→ **MATERIAL PROVIDED**:
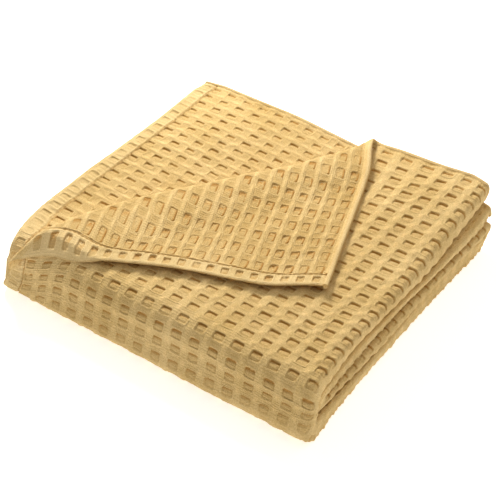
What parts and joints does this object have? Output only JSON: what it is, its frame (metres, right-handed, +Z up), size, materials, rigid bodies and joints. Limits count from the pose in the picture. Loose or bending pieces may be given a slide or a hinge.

--

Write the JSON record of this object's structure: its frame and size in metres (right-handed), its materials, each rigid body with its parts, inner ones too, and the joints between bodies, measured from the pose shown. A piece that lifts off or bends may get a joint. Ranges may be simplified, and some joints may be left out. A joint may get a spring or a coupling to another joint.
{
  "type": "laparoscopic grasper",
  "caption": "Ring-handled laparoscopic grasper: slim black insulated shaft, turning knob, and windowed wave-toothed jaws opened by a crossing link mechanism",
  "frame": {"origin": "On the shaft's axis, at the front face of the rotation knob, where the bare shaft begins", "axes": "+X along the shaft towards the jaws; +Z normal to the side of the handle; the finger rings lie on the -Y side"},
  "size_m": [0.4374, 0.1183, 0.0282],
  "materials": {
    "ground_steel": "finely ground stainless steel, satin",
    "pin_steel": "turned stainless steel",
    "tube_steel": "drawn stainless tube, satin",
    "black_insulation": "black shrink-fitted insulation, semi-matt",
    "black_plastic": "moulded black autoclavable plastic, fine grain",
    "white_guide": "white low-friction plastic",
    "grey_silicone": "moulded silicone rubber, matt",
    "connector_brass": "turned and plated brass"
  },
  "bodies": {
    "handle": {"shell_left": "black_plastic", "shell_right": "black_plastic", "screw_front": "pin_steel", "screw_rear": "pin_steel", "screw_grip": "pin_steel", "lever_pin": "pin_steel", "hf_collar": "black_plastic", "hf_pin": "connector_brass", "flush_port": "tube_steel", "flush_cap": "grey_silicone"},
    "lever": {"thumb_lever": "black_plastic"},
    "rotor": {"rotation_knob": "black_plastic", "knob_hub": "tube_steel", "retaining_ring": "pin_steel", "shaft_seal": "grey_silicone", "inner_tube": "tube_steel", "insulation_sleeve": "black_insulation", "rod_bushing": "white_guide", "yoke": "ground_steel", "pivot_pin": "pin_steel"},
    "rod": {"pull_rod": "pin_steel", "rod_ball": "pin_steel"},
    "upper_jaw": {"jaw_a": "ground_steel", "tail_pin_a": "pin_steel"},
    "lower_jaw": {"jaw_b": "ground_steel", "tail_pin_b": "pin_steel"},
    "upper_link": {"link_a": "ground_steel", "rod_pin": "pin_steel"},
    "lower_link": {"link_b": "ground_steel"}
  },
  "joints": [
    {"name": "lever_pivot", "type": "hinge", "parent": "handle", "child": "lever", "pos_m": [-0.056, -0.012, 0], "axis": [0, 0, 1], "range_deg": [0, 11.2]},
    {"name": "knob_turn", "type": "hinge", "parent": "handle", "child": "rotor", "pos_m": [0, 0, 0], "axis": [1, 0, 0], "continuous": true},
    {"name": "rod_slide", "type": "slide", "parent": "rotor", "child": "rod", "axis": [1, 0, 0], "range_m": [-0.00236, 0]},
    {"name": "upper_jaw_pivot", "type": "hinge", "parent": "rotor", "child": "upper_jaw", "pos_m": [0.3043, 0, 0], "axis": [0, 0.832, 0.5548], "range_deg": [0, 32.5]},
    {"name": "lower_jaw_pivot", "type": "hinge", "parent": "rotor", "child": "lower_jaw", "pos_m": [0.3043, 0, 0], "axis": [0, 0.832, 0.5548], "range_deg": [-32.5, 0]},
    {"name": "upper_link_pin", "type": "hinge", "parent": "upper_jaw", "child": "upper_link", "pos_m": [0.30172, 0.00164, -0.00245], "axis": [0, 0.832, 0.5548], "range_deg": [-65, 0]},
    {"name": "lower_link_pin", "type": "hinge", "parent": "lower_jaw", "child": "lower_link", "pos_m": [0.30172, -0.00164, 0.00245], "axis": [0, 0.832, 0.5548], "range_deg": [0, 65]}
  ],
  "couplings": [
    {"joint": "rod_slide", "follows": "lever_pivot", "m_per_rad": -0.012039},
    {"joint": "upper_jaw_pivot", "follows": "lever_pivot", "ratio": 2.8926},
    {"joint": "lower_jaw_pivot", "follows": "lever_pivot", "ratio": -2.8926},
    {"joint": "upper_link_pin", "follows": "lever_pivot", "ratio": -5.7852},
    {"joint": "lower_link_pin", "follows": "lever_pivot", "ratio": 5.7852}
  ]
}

==

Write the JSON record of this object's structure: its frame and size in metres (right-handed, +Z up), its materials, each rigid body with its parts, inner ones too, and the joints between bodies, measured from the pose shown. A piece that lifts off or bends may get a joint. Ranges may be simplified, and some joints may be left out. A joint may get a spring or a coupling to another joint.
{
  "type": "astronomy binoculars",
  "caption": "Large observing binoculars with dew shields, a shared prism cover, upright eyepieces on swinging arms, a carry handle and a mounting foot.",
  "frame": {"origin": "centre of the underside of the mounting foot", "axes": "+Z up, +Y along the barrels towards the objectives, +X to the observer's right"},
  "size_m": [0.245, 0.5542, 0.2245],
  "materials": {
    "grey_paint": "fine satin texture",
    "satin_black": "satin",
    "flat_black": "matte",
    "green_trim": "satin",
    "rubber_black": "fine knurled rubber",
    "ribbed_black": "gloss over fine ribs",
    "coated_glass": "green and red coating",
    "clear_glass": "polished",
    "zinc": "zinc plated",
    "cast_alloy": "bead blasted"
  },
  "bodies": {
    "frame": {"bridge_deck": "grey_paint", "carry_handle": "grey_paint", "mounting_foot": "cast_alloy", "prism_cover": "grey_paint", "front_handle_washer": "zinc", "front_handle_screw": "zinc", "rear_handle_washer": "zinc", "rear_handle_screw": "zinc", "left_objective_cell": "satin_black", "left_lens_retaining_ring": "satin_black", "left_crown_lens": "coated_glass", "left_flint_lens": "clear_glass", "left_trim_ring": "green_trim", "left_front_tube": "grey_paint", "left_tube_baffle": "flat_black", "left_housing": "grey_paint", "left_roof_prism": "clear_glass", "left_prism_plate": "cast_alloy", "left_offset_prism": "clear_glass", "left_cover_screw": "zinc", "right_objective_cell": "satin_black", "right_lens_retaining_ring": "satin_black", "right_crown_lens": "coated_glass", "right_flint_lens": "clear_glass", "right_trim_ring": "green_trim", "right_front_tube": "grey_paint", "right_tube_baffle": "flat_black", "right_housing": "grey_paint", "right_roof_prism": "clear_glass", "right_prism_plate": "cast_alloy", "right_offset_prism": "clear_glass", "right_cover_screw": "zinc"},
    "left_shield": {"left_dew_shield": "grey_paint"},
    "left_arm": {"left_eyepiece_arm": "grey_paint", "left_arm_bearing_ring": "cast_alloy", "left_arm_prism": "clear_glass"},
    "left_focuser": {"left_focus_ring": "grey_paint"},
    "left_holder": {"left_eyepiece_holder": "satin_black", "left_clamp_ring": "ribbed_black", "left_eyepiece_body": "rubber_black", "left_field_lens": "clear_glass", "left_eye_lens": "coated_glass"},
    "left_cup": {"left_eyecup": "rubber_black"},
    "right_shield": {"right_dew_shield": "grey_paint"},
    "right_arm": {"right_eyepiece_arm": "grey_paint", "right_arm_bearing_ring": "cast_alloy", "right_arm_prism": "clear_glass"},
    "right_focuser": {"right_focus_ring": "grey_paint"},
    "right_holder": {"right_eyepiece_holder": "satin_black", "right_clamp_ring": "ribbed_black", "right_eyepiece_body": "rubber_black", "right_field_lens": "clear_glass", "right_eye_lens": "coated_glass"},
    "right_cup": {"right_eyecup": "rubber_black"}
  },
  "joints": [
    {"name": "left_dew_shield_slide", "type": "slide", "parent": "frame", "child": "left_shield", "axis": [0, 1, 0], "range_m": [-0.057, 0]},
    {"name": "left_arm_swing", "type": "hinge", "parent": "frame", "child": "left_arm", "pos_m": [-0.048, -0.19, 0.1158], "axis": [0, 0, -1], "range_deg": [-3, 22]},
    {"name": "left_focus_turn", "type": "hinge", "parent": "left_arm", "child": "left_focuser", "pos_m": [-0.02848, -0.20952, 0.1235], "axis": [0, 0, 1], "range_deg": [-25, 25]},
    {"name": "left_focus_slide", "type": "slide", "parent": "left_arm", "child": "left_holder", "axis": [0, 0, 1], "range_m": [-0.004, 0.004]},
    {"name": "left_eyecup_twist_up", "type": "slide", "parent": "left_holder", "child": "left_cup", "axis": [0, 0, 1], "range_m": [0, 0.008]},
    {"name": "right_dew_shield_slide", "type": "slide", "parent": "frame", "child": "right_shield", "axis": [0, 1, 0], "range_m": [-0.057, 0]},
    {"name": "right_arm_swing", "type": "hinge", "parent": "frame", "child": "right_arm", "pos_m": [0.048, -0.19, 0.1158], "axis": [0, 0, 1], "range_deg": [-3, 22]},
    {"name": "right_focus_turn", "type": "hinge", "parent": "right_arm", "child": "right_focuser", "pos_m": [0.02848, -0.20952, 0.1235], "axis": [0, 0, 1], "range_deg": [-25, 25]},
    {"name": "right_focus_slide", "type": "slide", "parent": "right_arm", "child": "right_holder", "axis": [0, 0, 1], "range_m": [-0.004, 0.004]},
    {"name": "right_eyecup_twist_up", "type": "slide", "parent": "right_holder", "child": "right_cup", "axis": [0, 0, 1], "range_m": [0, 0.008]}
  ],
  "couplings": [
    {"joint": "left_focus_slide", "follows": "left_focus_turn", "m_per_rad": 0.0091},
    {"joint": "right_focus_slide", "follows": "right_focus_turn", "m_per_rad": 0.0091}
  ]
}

→ **WHAT YOU SHOULD DO**:
Where a line above contains the word "between", copy that line.

→ **OUTPUT FOR THIS TASK**:
Write the JSON record of this object's structure: its frame and size in metres (right-handed), its materials, each rigid body with its parts, inner ones too, and the joints between bodies, measured from the pose shown. A piece that lifts off or bends may get a joint. Ranges may be simplified, and some joints may be left out. A joint may get a spring or a coupling to another joint.
Write the JSON record of this object's structure: its frame and size in metres (right-handed, +Z up), its materials, each rigid body with its parts, inner ones too, and the joints between bodies, measured from the pose shown. A piece that lifts off or bends may get a joint. Ranges may be simplified, and some joints may be left out. A joint may get a spring or a coupling to another joint.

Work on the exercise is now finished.